Dementia. a question?

I can only back up what the others have said. My friends Mum started with this. At first she became confused about whether she had taken her tablets (she was diabetic). It escalated to the point where she would literally be ringing every minute asking if she'd had them, even though my Friend and her Husband and two carers went in everyday and made sure she took them. If they told her she had taken them she would get aggresive and start arguing she hadn't. She started swinging for the carers. It was a truly dreadful thing to see as she had been such a strong Woman all her life. If the Authorities have told you your Mum needs residential care then that's the road you need to go down. My Friend was left for too long without help, eventually her Mum ended up in a diabetic coma as she was putting her meals in the Freezer rather than eating them, she refused to eat while anyone was there. My Friend was distraught and eaten up with guilt but she couldn't be at her Mum's 24/7 and that's what she needed.
 
NiceN Sleazy said:
My mother has been diagnosed as having dementia and we have been told she has to live in residential care. She is 68 years old, quite youngish for this appalling infliction.
What i want to know is this, when the health authority decide she has to live in residential care is that the case closed, cos this is really tearing me apart. She deserves so much better than this.
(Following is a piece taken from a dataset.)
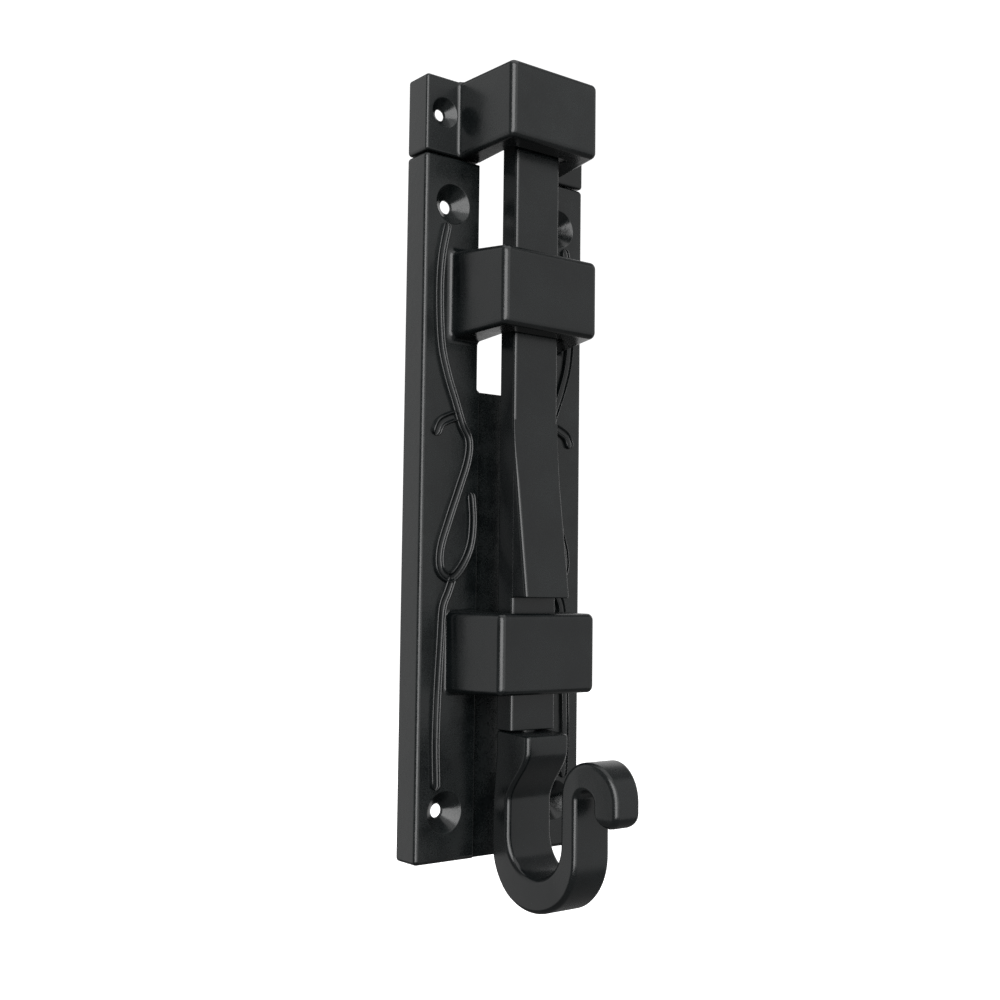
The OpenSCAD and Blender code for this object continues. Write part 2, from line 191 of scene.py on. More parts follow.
def coatedIron(name, look):
    material = bpy.data.materials.new(name)
    material.use_nodes = True
    nodes = material.node_tree.nodes
    links = material.node_tree.links
    shader = nodes["Principled BSDF"]
    shader.inputs["Metallic"].default_value = 0.0
    shader.inputs["IOR"].default_value = 1.5
    shader.inputs["Specular IOR Level"].default_value = look["gloss"]
    place = nodes.new("ShaderNodeTexCoord").outputs["Object"]

    def noise(size, detail, roughness):
        node = nodes.new("ShaderNodeTexNoise")
        node.inputs["Scale"].default_value = 1 / (size * mm)
        node.inputs["Detail"].default_value = detail
        node.inputs["Roughness"].default_value = roughness
        links.new(place, node.inputs["Vector"])
        return node.outputs["Fac"]

    def remap(source, low, high, start=0.3, end=0.7):
        node = nodes.new("ShaderNodeMapRange")
        node.inputs["From Min"].default_value = start
        node.inputs["From Max"].default_value = end
        node.inputs["To Min"].default_value = low
        node.inputs["To Max"].default_value = high
        links.new(source, node.inputs["Value"])
        return node.outputs["Result"]

    cloud = noise(look["cloudSize"], 4, 0.55)
    grain = noise(look["grainSize"], 3, 0.6)
    swell = noise(look["swellSize"], 2, 0.5)
    peel = noise(look["peelSize"], 2, 0.5)

    tones = nodes.new("ShaderNodeValToRGB")
    tones.color_ramp.elements[0].position = 0.32
    tones.color_ramp.elements[1].position = 0.68
    tones.color_ramp.elements[0].color = (*look["darkTint"], 1)
    tones.color_ramp.elements[1].color = (*look["paleTint"], 1)
    links.new(cloud, tones.inputs["Fac"])
    specks = nodes.new("ShaderNodeMix")
    specks.data_type = "RGBA"
    specks.blend_type = "MULTIPLY"
    specks.inputs["Factor"].default_value = 1.0
    links.new(tones.outputs["Color"], specks.inputs["A"])
    shade = nodes.new("ShaderNodeCombineColor")
    grainShade = remap(grain, 1 - look["grainContrast"], 1 + look["grainContrast"])
    for channel in ("Red", "Green", "Blue"):
        links.new(grainShade, shade.inputs[channel])
    links.new(shade.outputs["Color"], specks.inputs["B"])
    links.new(specks.outputs["Result"], shader.inputs["Base Color"])

    sheen = nodes.new("ShaderNodeMath")
    sheen.operation = "ADD"
    links.new(remap(cloud, look["smoothest"], look["roughest"]), sheen.inputs[0])
    links.new(remap(grain, -look["sheenGrain"], look["sheenGrain"]), sheen.inputs[1])
    links.new(sheen.outputs["Value"], shader.inputs["Roughness"])

    previous = None
    for source, depth in ((swell, look["swellDepth"]), (peel, look["peelDepth"]),
                          (grain, look["grainDepth"])):
        bump = nodes.new("ShaderNodeBump")
        bump.inputs["Strength"].default_value = 1.0
        bump.inputs["Distance"].default_value = depth * mm
        links.new(source, bump.inputs["Height"])
        if previous:
            links.new(previous.outputs["Normal"], bump.inputs["Normal"])
        previous = bump
    links.new(previous.outputs["Normal"], shader.inputs["Normal"])
    return material


castLook = {
    "darkTint": (0.0028, 0.0039, 0.0043),
    "paleTint": (0.0054, 0.0071, 0.0075),
    "gloss": 0.5,
    "smoothest": 0.20,
    "roughest": 0.30,
    "sheenGrain": 0.05,
    "cloudSize": 14.0,
    "grainSize": 0.45,
    "grainContrast": 0.3,
    "grainDepth": 0.010,
    "peelSize": 1.6,
    "peelDepth": 0.035,
    "swellSize": 9.0,
    "swellDepth": 0.10,
}

plateFinish = coatedIron("sandCastBlack", {**castLook, "darkTint": (0.0032, 0.0044, 0.0047),
                                          "paleTint": (0.0078, 0.0098, 0.0100),
                                          "grainContrast": 0.45, "roughest": 0.33,
                                          "cloudSize": 9.0})
guideFinish = coatedIron("dressedCastBlack", {**castLook, "peelDepth": 0.012, "grainDepth": 0.003})
# the keeper's tints are set paler than the other cast iron: painted light that lifts its flange, which
# the hood's side leaves in shade
keeperPaintedLightFinish = coatedIron("keeperCastBlackPaintedLight", {**castLook, "darkTint": (0.0042, 0.0055, 0.0058),
                                              "paleTint": (0.0086, 0.0107, 0.0110),
                                              "peelDepth": 0.018, "grainContrast": 0.4})
vineFinish = coatedIron("reliefBlack", {**castLook, "peelSize": 1.1, "peelDepth": 0.02})
barFinish = coatedIron("groundBarBlack", {**castLook, "peelDepth": 0.006, "grainDepth": 0.001,
                                          "swellDepth": 0.06})
handleFinish = coatedIron("curledStripBlack", {**castLook, "peelDepth": 0.015,
                                               "grainDepth": 0.003})
pinFinish = coatedIron("peenedPinBlack", {**castLook, "peelDepth": 0.01, "grainDepth": 0.003})
print("finishes ready")


# base plate

basePlate = {
    "frontEdge": 1.3,
    "backEdge": 0.5,
    "corner": 1.3,
    "slotHalf": 10.5,
    "slotLength": 68.0,
    "slotLip": 0.5,
    "slotCorner": 0.8,
    "channelHalf": 9.7,
    "channelDepth": 2.0,
    "channelLip": 0.45,
    "channelFillet": 0.5,
    "channelCorner": 0.4,
    "channelEndEdge": 0.35,
    "screwX": 20.2,
    "screwFromEnd": 14.0,
    "screwRadius": 2.0,
    "sinkRadius": 5.9,
    "webThick": 4.8,
    "hollowX": (13.0, 26.5),
    "hollowHeights": ((3.5, 47.0), (71.0, 150.3), (174.3, 199.5)),
    "hollowCorner": 2.2,
    "hollowFillet": 1.2,
    "spigotX": 15.45,
    "spigotHeights": (59.0, 162.3),
    "spigotRadius": 3.0,
    "spigotHead": 4.5,
    "spigotFlare": 1.5,
    "spigotGap": 0.02,
}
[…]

my dad was diagnosed with mix dementia 4 years ago he is now 89. he recently had a fall and went into hospital. they wouldnt let him out to live on his own, so he stayed in hospital for 12 weeks while they sorted out the care package we would need in place to look after him at home.

we knew he was disruptive on the ward, but thought we could calm him down once we had him home. 6 days later (Thursday just gone) reluctantly i had to put him in a bupa home on an emi ward.

i found out even with the best intentions, this disease can be far to much for any family to cope with. over the years the disease picked up apace starting very slowly but picking up speed more and more till we reached the position we have found our selves in.

my dad changed from a loving one parent family man and grandad in a person i didnt recognise as my dad and someone who neither knew where he was or knew who we were.

he said some terrible thing non of which were his fault. he called me a twat that was probably one of his more lucid moments. he told my wife to fuck off. but these were thing we shrugged off, but the violence was scaring my wife also 37 hours of shouting out has a draining effect on people who still have either to work the next day or to look after him.

as hard as it was to put my dad away, its made not the slightest difference to him. he didnt know were he was here. and he doesnt know where he is now. he also didnt know and still doesnt know who is tending for him.

awful decisions are sometimes the only rational ones to make
 
My mum as dementia,probably started about 2 years ago.We have seen a decline in her condition very quicky just recently.My dad is still looking after her 24/7 at the moment but we have just arranged for her to go to a day care centre twice a week (starting today).But she was taken ill on saturday night with low blood pressure and a heart murmur and so is in hospital at the moment,so we have had to cancel the day care centre for now !.
My dad as had to sleep at the front door because my mum would get up in the middle of the night and try and get out of the house,we have put bolts on the door now and a alarm.
Reading all these stories on here breaks my heart because i know that this desease takes no prisoners.
She also as suffered two major strokes and also has to have dyalasis three times a week for kidney failure.
My mum lost a baby girl at birth many years ago,she lost her grandson of 32 years of age 3 years ago with brain cancer,my younger sister was diagnosed at the same time with brain cancer and at the moment the operations have kept it at bay,she was 32 years old when diagnosed.

And they say there is a god !!!

Keep strong everyone on here.
 
shadygiz said:
NiceN Sleazy said:
My mother has been diagnosed as having dementia and we have been told she has to live in residential care. She is 68 years old, quite youngish for this appalling infliction.
What i want to know is this, when the health authority decide she has to live in residential care is that the case closed, cos this is really tearing me apart. She deserves so much better than this.


mate...take the help....trust me, you will need it when things start happening.

My missus's nan was diagnosed 4 years ago...for 3 years the family tried to take it in turns to help out. We had things like the fire brigade turning up because she had put something on the grille and gone out, also leaving the gas on without lighting it. Several occassions she was wandering round town with hundreds of pounds on her and half dressed. And one of the main senses to be lost is time awareness, so she may end up like my missus's nan wandering the streets at night. I know its your mum mate, but it does become a drain on the resources both mentaly and physically. In the end, they had to admit it was safer & better for her to be under 24/7 care.

My gran has just been diagnosed too and my dad is going through the same thing as you mate. My missus sat him down and discussed the options with him.

My missus and her mum went on a free course on dealing with dementia which should be offered to you if you want to care for her. Has she been assigned a social worker yet mate, if so, speak with them about the course

Absolutely right .......

once a person has dementia , their mind is all over the place ...... my mother , continually left the gas or electric grills on , lights on , fridge door open , and various other things ...... she also went wandering across busy main roads , and wasn't even aware she'd done it!

They're really struggling by that stage , there appears no way back from it , and they need real help.